Documented asylum seekers and refugees also at risk

All refugee permits that expired on or after the national state of disaster was declared in March 2020 are considered valid under a blanket extension until 31 December 2021, according to SAMCO. But many institutions, from banks to schools, do not seem to accept this when presented with expired documents.

Home Affairs activated an Online Renewal System in April 2021. By 8 September, it had extended 24,333 Section 24 (refugee status) and 69,185 Section 22 (asylum seeker permits), the department said in a statement.

“The extension applies to people who applied for waivers and holders of asylum seeker visas/permits or refugee status. Holders of such visas are permitted to remain in the country under the conditions of their visas until the expiry of their applicable extension. Those wishing to be repatriated to their countries within this period can depart without being declared an undesirable person,” said Home Affairs.
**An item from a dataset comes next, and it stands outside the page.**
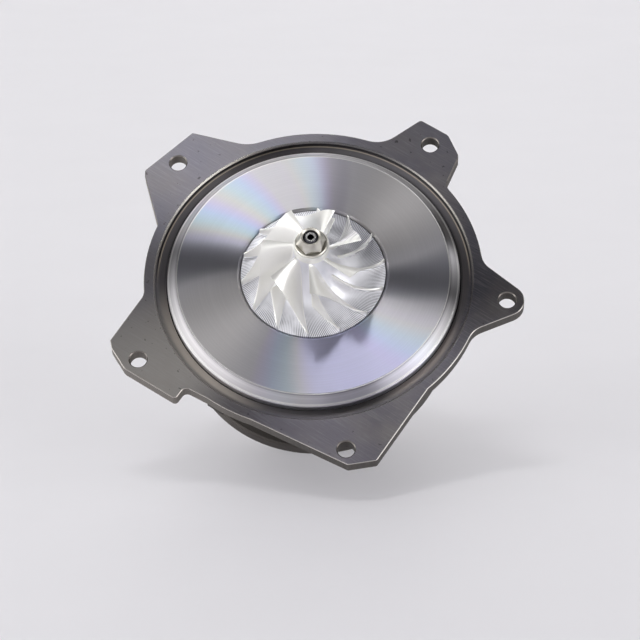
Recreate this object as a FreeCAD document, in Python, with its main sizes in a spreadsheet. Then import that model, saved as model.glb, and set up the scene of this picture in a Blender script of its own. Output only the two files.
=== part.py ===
import FreeCAD, Part
import math
import os
import Sketcher

# Turbocharger cartridge: bearing housing, diffuser plate, rotor with two bladed wheels, floating bearings,
# thrust bearing and seals. Millimetres and degrees. +Z is the rotor axis towards the compressor nose, and
# the origin is on that axis in the front face of the compressor flange.

V = FreeCAD.Vector

DRIVING = [
    ("flange_thickness", 5.0, "compressor flange, front to back"),
    ("bolt_circle_radius", 75.0, "circle of the five flange bolts"),
    ("ring_inset", 9.6, "bolt circle in to the round part of the flange"),
    ("flange_wall", 4.4, "round part of the flange in to the cover's bore"),
    ("bolt_hole_diameter", 6.6, "M6 clearance hole"),
    ("bolt_hole_chamfer", 0.4, "edge break of a bolt hole"),
    ("cover_bore_chamfer", 0.5, "edge break of the cover's bore"),
    ("cover_ledge_depth", 1.5, "depth of the cover's ledge at its outside"),
    ("cover_ledge_slope", 0.8, "fall of the ledge towards the plate"),
    ("cover_ledge_width", 4.15, "ledge that the cover stands on, in to the gap round the plate"),
    ("plate_gap", 0.45, "gap round the diffuser plate"),
    ("plate_rise", 3.3, "diffuser face above the flange face"),
    ("plate_bevel", 3.5, "radial width of the bevel round the diffuser face"),
    ("plate_thickness", 8.3, "diffuser face to the plate's back"),
    ("pocket_floor_drop", 3.1, "diffuser face to the floor of the wheel's pocket"),
    ("pocket_clearance", 0.8, "radial gap round the compressor wheel"),
    ("pocket_bevel", 0.7, "edge break of the wheel's pocket"),
    ("ring_groove_height", 2.0, "O-ring groove in the plate's edge"),
    ("ring_groove_depth", 1.2, "O-ring groove in the plate's edge"),
    ("plate_screw_inset", 5.5, "wall of the wheel's pocket in to the plate's screws"),
    ("plate_screw_radius", 2.0, "M4 screw"),
    ("plate_screw_length", 12.0, "screw under the pocket's floor"),
    ("plate_screw_count", 4, "screws of the diffuser plate"),
    ("compressor_radius", 27.8, "outside of the compressor wheel"),
    ("inducer_radius", 19.2, "tips of the full blades at the inlet"),
    ("wheel_rim_drop", 0.65, "diffuser face to the front of the wheel's rim"),
    ("wheel_rim_thickness", 1.2, "rim of the compressor wheel"),
    ("exit_width", 2.45, "blade height at the outside"),
    ("inducer_height", 17.3, "diffuser face to the blades' leading edge"),
    ("nose_height", 21.7, "diffuser face to the compressor wheel's nose"),
    ("nose_radius", 6.8, "hub of the compressor wheel at its nose"),
    ("full_blade_count", 7, "full blades, with as many splitters between them"),
    ("blade_exit_angle", -42.0, "angle of the first full blade at the outside"),
    ("blade_wrap", 50.0, "turn of a full blade from inlet to outside"),
    ("blade_lean", 6.0, "how far a leading edge's hub end trails its tip"),
    ("blade_tip_thickness", 0.45, "compressor blade at its tip"),
    ("blade_root_thickness", 0.95, "compressor blade at its root"),
    ("splitter_start", 0.33, "share of a full blade in front of the splitter"),
    ("stub_radius", 3.0, "shaft through the compressor wheel, M6 at its end"),
    ("stub_clearance", 0.02, "radial clearance of what slides on the stub"),
    ("stub_reach", 5.0, "shaft end beyond the compressor wheel's nose"),
    ("nut_across_flats", 10.0, "shaft nut"),
    ("nut_base_radius", 6.2, "shaft nut's collar"),
    ("nut_base_height", 0.8, "shaft nut's collar"),
    ("nut_height", 5.6, "shaft nut"),
    ("nut_top_radius", 3.9, "narrow end of the shaft nut's cone"),
    ("back_boss_drop", 4.1, "diffuser face to the compressor wheel's back boss"),
    ("seal_bore_radius", 8.0, "compressor side seal bore in the diffuser plate"),
    ("seal_land_clearance", 0.25, "gap between a seal land and its bore"),
    ("seal_ring_width", 1.1, "compressor and turbine seal rings"),
    ("seal_ring_play", 0.1, "a seal ring in its groove, along the axis"),
    ("seal_ring_depth", 1.4, "seal ring from outside to inside"),
    ("flinger_radius", 11.0, "oil flinger disc"),
    ("flinger_length", 7.4, "oil flinger sleeve"),
    ("flinger_disc_thickness", 2.6, "oil flinger disc"),
    ("thrust_play", 0.05, "play on each side of the thrust bearing"),
    ("thrust_thickness", 3.5, "thrust bearing"),
    ("thrust_radius", 17.3, "outside of the thrust bearing"),
    ("thrust_hub_radius", 6.1, "thrust collar inside the thrust bearing"),
    ("thrust_collar_radius", 10.0, "thrust collar's flange"),
    ("thrust_collar_thickness", 2.0, "thrust collar's flange"),
    ("thrust_pin_radius", 1.25, "pins that hold the thrust bearing"),
    ("thrust_pin_circle", 15.3, "radius of the circle of the thrust pins"),
    ("journal_radius", 5.0, "shaft in its bearings"),
    ("journal_clearance", 0.03, "radial oil gap between shaft and bearing"),
    ("bearing_radius", 7.95, "outside of a floating bearing"),
    ("bearing_clearance", 0.05, "radial oil gap between bearing and housing"),
    ("bearing_length", 7.5, "floating bearing"),
    ("compressor_bearing_z", -20.95, "middle of the compressor side bearing"),
    ("turbine_bearing_z", -40.65, "middle of the turbine side bearing"),
    ("circlip_thickness", 1.0, "retaining ring beside a floating bearing"),
    ("circlip_depth", 0.7, "depth of a retaining ring's groove"),
    ("circlip_play", 0.2, "floating bearing to its retaining ring"),
    ("barrel_radius", 28.0, "middle of the bearing housing"),
    ("turbine_flange_radius", 52.0, "turbine side flange"),
    ("turbine_flange_top", -43.5, "compressor side face of the turbine flange"),
    ("turbine_flange_thickness", 5.0, "turbine side flange"),
    ("turbine_pilot_radius", 45.0, "spigot that centres the turbine housing"),
    ("turbine_pilot_length", 4.5, "spigot that centres the turbine housing"),
    ("turbine_seal_radius", 9.0, "turbine side seal bore"),
    ("shaft_hub_end", -58.2, "joint of the shaft and the turbine wheel"),
    ("shield_thickness", 0.8, "sheet of the heat shield"),
    ("shield_dish", 3.0, "how far the heat shield bulges"),
    ("turbine_radius", 25.0, "outside of the turbine wheel"),
    ("turbine_disc_radius", 21.8, "back disc of the turbine wheel"),
    ("turbine_exit_radius", 21.4, "turbine blades at the outlet"),
    ("turbine_inlet_width", 6.0, "turbine blades at the inlet"),
    ("turbine_length", 21.8, "joint with the shaft to the turbine blades' end"),
    ("turbine_hub_radius", 6.6, "hub of the turbine wheel at the outlet"),
    ("turbine_nose_length", 8.5, "nose beyond the turbine blades"),
    ("turbine_blade_count", 11, "blades of the turbine wheel"),
    ("turbine_wrap", 46.0, "turn of a turbine blade from inlet to outlet"),
    ("oil_port_z", -30.8, "height of the oil inlet and the oil drain"),
    ("oil_inlet_reach", 37.0, "face of the oil inlet from the axis"),
    ("oil_inlet_radius", 5.25, "M12 x 1.5 thread, at its minor diameter"),
    ("oil_inlet_depth", 13.0, "threaded depth of the oil inlet"),
    ("drain_reach", 40.0, "face of the oil drain from the axis"),
    ("drain_bore_radius", 9.0, "oil drain"),
    ("drain_pad_thickness", 9.0, "oil drain flange"),
    ("drain_hole_pitch", 36.0, "spacing of the drain's two screws"),
    ("drain_hole_radius", 3.4, "M8 thread, at its minor diameter"),
]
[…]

The extension, however, does not apply to people who entered the country from 15 March 2021. The normal validity period of visas of people admitted into the country from 15 March 2021 applies,” said Home Affairs.

Chikalogwe said PASSOP has helped 75 people in September who never got responses after submitting their documents online for renewal. “The number of people seeking online renewal help is increasing. Last week, I served three people within a period of four hours.”

A volunteer at PASSOP, who asked not to be named, said he submitted his documents in June for online renewal and is still awaiting feedback. When he tried to resend his documents in July he received an email from the Port Elizabeth office saying, “Kindly refrain from sending multiple requests.The office will attend to your request immediately when it is open. It is currently closed due to Covid alert level 4.”

Huge backlog and growing

The non-processing of any new refugee applications since March 2020 could have serious implications for South Africa’s refugee response.

PASSOP and LHR are sceptical that Home Affairs will be able to clear the already massive backlog in South Africa’s asylum system from before the pandemic.

In March, Home Affairs, with US$9.6 million in assistance from the United Nations High Commissioner for Refugees (UNHCR) launched the asylum backlog project to clear in four years what was going to take 70 years (at the department’s pace) to process.

Sarah-Jane Savage, from UNHCR, said the backlog clearance project started on 1 April. The current phase, the first, involved recruiting and training 37 new members for the appeal authority to add to Home Affairs’ existing three officers. The appeals of 153,391 people need to be heard.

It is therefore too soon to tell if the goal of clearing the backlog by 2024 will be achieved. The project was also meant to prevent another backlog building up in the meantime. It appears this is not happening.

The quality of decision-making on asylum cases by Home Affairs “is resulting in more people actually joining the backlog”, says the manager for LHR’s Refugee and Migrant Rights Programme, Sharon Ekambaram.

The LHR says it has seen an increase in rejections of people from Ethiopia and the DRC. Individual assessments appear not to be done. LHR is seeing Refugee Reception Officers simply duplicating the reasons they give for rejecting one person’s asylum claim on different individuals’ applications.

Hlengiwe Mtshatsha, attorney at LHR, said the backlog is building up again because asylum seekers are referred back to be re-interviewed every time the High Court on judicial review overturns a decision on their status.

Mtshatsha said that they have noticed that people who applied for permanent residency will get a notice of intention to withdraw their refugee status or in some cases a withdrawal notice. They have 30 days to appeal. After that, they lose their refugee status and are classified as “illegal foreigners”, and will be notified to leave South Africa within 14 days.

Chikalogwe said appeals against the withdrawal of refugee status were also piling up.

GroundUp has tried numerous times since 16 September to get clarity from Home Affairs on a number of issues addressed in this article, but to date no clarification has been forthcoming from the department.